Step 1: Pre-cook hard vegetables like potatoes or broccoli (boil, roast, etc.) Please also clean out your fridge of any already cooked leftovers. Oven roasted veggies are awesome, as is any leftover meat. This is a great use of a little meat that would be less than a full serving if eaten alone. (My husband finds it more substantial when I use potatoes.)
Step 2: Sauté aromatics, like onion, in a healthy amount of olive oil or coconut oil (it will also be keeping the egg from sticking) on medium heat. Season with salt and pepper. Add other veggies and cook until soft. (Options are endless, but try zucchini, mushrooms, garlic, bell pepper, kale and other greens…)

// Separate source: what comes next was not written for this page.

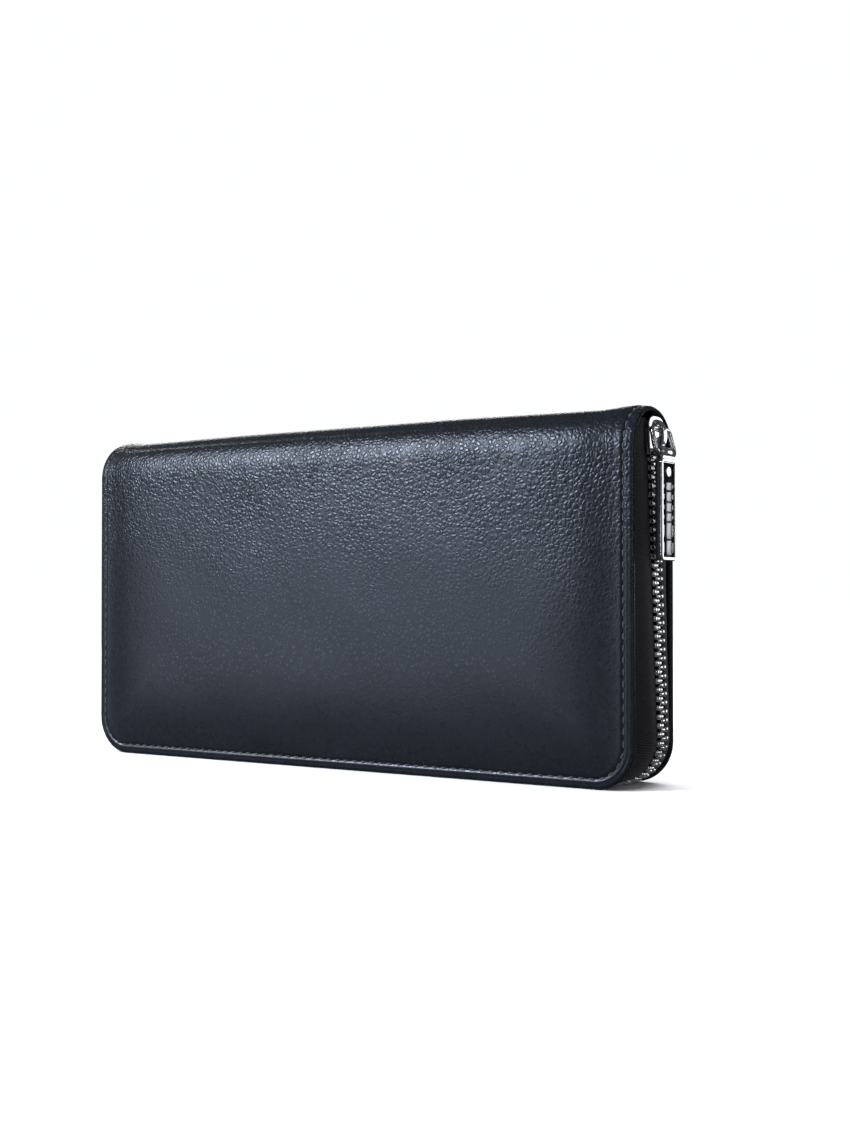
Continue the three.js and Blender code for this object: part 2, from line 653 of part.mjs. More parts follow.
function coinSlider() {
  const corner = (x, y, z) => new THREE.Vector3(x, y, z);
  const body = [
    block(corner(-3.5, -3.3, -2.2), corner(3.5, -2.6, 2.2)),
    block(corner(-1.9, -5.2, -0.8), corner(-1.2, -3.2, 0.8)),
    block(corner(1.2, -5.2, -0.8), corner(1.9, -3.2, 0.8)),
    block(corner(-1.9, -5.2, -0.8), corner(1.9, -4.6, 0.8)),
  ];
  return fromSolid(body.map(solid).reduce((whole, piece) => whole.add(piece)));
}
const coinSliderPlace = new THREE.Group();
coinSliderPlace.position.set(COIN_SLIDER_X, 0, slotMiddle);
wallet.add(coinSliderPlace);
addMesh(coinSliderPlace, "coin_zip_slider", coinSlider(), "metal");

export default wallet;
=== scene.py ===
import math

import bmesh
import bpy
import numpy as np
from mathutils import Matrix, Vector


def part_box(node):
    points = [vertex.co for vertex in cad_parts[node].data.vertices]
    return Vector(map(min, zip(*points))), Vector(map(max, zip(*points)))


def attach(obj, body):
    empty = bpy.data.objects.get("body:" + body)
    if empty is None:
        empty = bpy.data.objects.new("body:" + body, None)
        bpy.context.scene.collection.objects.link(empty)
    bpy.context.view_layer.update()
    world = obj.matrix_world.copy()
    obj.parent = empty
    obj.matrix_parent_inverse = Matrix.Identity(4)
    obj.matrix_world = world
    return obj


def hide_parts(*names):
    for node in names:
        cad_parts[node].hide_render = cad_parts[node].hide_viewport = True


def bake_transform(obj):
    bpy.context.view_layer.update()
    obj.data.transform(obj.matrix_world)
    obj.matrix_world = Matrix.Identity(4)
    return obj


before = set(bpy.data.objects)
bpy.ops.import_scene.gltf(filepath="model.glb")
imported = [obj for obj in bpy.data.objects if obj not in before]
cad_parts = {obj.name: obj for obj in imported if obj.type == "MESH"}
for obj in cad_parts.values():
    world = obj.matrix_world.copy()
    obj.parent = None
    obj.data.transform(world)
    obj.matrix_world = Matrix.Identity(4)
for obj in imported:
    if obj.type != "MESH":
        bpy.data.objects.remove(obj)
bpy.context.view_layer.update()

MM = 0.001


def box_mm(node):
    low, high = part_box(node)
    return Vector(low) / MM, Vector(high) / MM


# ---- Driving sizes, from the frame ----

leather_low, leather_high = box_mm("front_cover_leather")
HALF_LENGTH = leather_high.x
HEIGHT = leather_high.z
PAD_DEPTH = -leather_low.y  # outer face of the leather over the foam
RIM_DEPTH = PAD_DEPTH - 2.0  # and at its edge
CORNER = 12.0
ARCH_Z = HEIGHT - RIM_DEPTH
EDGE_THICKNESS = 1.9
SEAM_INSET = 2.9  # from the edge to the stitches
STITCH_PITCH = 3.2

# The zip's chain: a leaning straight side, a corner, and the bottom.
CHAIN_TOP = (98.9, 98.0)
CHAIN_CORNER = (89.6, 13.9)
CHAIN_RADIUS = 12.3
CHAIN_TILT = math.radians(2.05)
TOOTH_PITCH = 2.42
ROW_START_Z = 98.2  # the rows of teeth start here, at the slider
ROW_END_Z = 96.4  # and end here, at the far end

# The slider, and the bars that the ring and the tab turn on.
SLIDER_Z = 95.5
CROSSBAR = (3.1, 2.2)  # outwards and up from the slider's middle
LOWER_BAR = Vector((103.6, 0, 91.5))
PLATE = (1.3, 2.1)  # inner and outer face of a slider plate, from the middle of the chain
TAB_WIDTH = 9.2
TAB_LENGTH = 29.5
TAB_HALF = 1.0  # half the tab's thickness


# ---- Small mesh tools ----

def new_object(name, data):
    """An object in the scene."""
    item = bpy.data.objects.new(name, data)
    bpy.context.scene.collection.objects.link(item)
    return item


def link(name, mesh, look, smooth=True):
    """A piece of the wallet in one of MATERIALS."""
    piece = new_object(name, mesh)
    mesh.materials.append(MATERIALS[look])
    if smooth:
        mesh.shade_smooth()
    return piece


def mesh_from(name, points, faces):
    """A mesh from points in millimetres."""
    mesh = bpy.data.meshes.new(name)
    mesh.from_pydata((np.asarray(points, float) * MM).tolist(), [], faces)
    mesh.update()
    return mesh


def grid_faces(rows, columns, start=0, closed=False, flip=False):
    across = columns if closed else columns - 1
    i, j = np.meshgrid(np.arange(rows - 1), np.arange(across), indexing="ij")
    k = (j + 1) % columns
    quads = np.stack([i * columns + j, i * columns + k, (i + 1) * columns + k, (i + 1) * columns + j], -1)
    quads = quads.reshape(-1, 4) + start
    return (quads[:, ::-1] if flip else quads).tolist()


def end_caps(rows, count):
    """The two end faces of a tube with count points in each of its rows."""
    return [list(range(count))[::-1], list(range((rows - 1) * count, rows * count))]


def outward(mesh, merge=0.0):
    """Turns every face of a closed mesh outwards, once points closer than merge are made one."""
    work = bmesh.new()
    work.from_mesh(mesh)
    if merge:
        bmesh.ops.remove_doubles(work, verts=work.verts, dist=merge)
    bmesh.ops.recalc_face_normals(work, faces=work.faces)
    work.to_mesh(mesh)
    work.free()
    return mesh


def along_x(level, a, b):
    """Outlines drawn as (y, z) and extruded along X."""
    return (level, a, b)


def along_y(level, a, b):
    """Outlines drawn as (x, z) and extruded along Y."""
    return (a, level, b)


def prism(outline, near, far, place=along_x):
    """An outline of (a, b) pairs between two levels; place(level, a, b) gives the point in 3-D."""
    count = len(outline)
    points = [place(near, a, b) for a, b in outline] + [place(far, a, b) for a, b in outline]
    faces = end_caps(2, count)
    faces += [[j, (j + 1) % count, count + (j + 1) % count, count + j] for j in range(count)]
    return points, faces


def join_parts(parts):
    """Several shapes as one."""
    points, faces = [], []
    for part_points, part_faces in parts:
        start = len(points)
        points += [tuple(p) for p in part_points]
        faces += [[start + k for k in face] for face in part_faces]
    return points, faces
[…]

Step 3: Beat eggs with a fork vigorously until light and fluffy. Use at least 2-3 eggs per serving. You want to have enough eggs to cover all the filling that is in the pan. If you need to use more eggs than you will eat that night, do it. Leftover frittata is great. If you run out of eggs and need a little more volume, add in a little milk. Season with salt, pepper and spices and then pour into the pan. Turn the heat down to low.
Step 4: Finish by adding fresh herbs, tomatoes and cheese. (All I had was my truffled goat cheese. Cooking it essentially wasted the truffle salt. Adding any kind of heat takes away the flavor of truffles which is why they should be used only as a finisher. But, hey, I needed the cheese!)
Step 5: There are at least three options for cooking it all the way through:
- Cover the pan with a lid and cook on super low heat until the top appears set.
- If you have an oven proof pan (i.e. the handle is entirely metal and not covered in rubber) you can transfer it to the oven and broil a few minutes to cook the top.
- If you are daring, try the Spanish method. Once the bottom half of the tortilla is cooked, take a large plate and flip the entire tortilla onto the plate and then slide it into the pan so that the other side is now down. Finish cooking until the center is done. (This is heavy and awkward for me personally, so I use one of the first two methods.)
Serve cut into wedges. Goes great with a green salad.
If your zucchini grow a little too big, like ours often do, I recommend peeling them and cutting out the seeds at the core. The rest of the flesh will still be good.
Want to know a trick for fluffy eggs I learned in Spain? When I was an exchange student I watched the señora I lived with make tortillas like this: she tipped a bowl so that all the yolks drifted to one side. Then she beat the side with the whites with a fork vigorously until they were completely broken up. Next she incorporated one yolk at a time. Essentially, she beat the whites alone without going to the trouble of officially separating the eggs. I’ve done the same ever since.
Tips for cooking for baby:
Pediatricians recommend avoiding egg whites until baby is one year old. We have given her plenty of egg yolk since around 7 months but we still do not feed her whole eggs. I often reserve the filling just before pouring the eggs in. Potatoes, zucchini and other sauteed veggies make great homemade baby food! In our case this week I wasn’t fast enough. She was getting super tired and the only thing done was the boiled potatoes. Lucky for her she likes baby mashed potatoes….
And here it is:
Baby’s First Mashed Potatoes Recipe
Scrub organic potatoes until clean. Potatoes are a priority to buy (or grow) organic, even if you don’t normally do, since they are sponges for pesticides. Roughly chop and boil in water until they are fork tender. Drain and let cool. Pull off the skin. Mash them in a baby food mill, with a potato ricer, or with a fork. Add a good helping of breast milk until they are smooth and creamy.
Cauliflower is also yummy mashed, either alone or mixed with potatoes.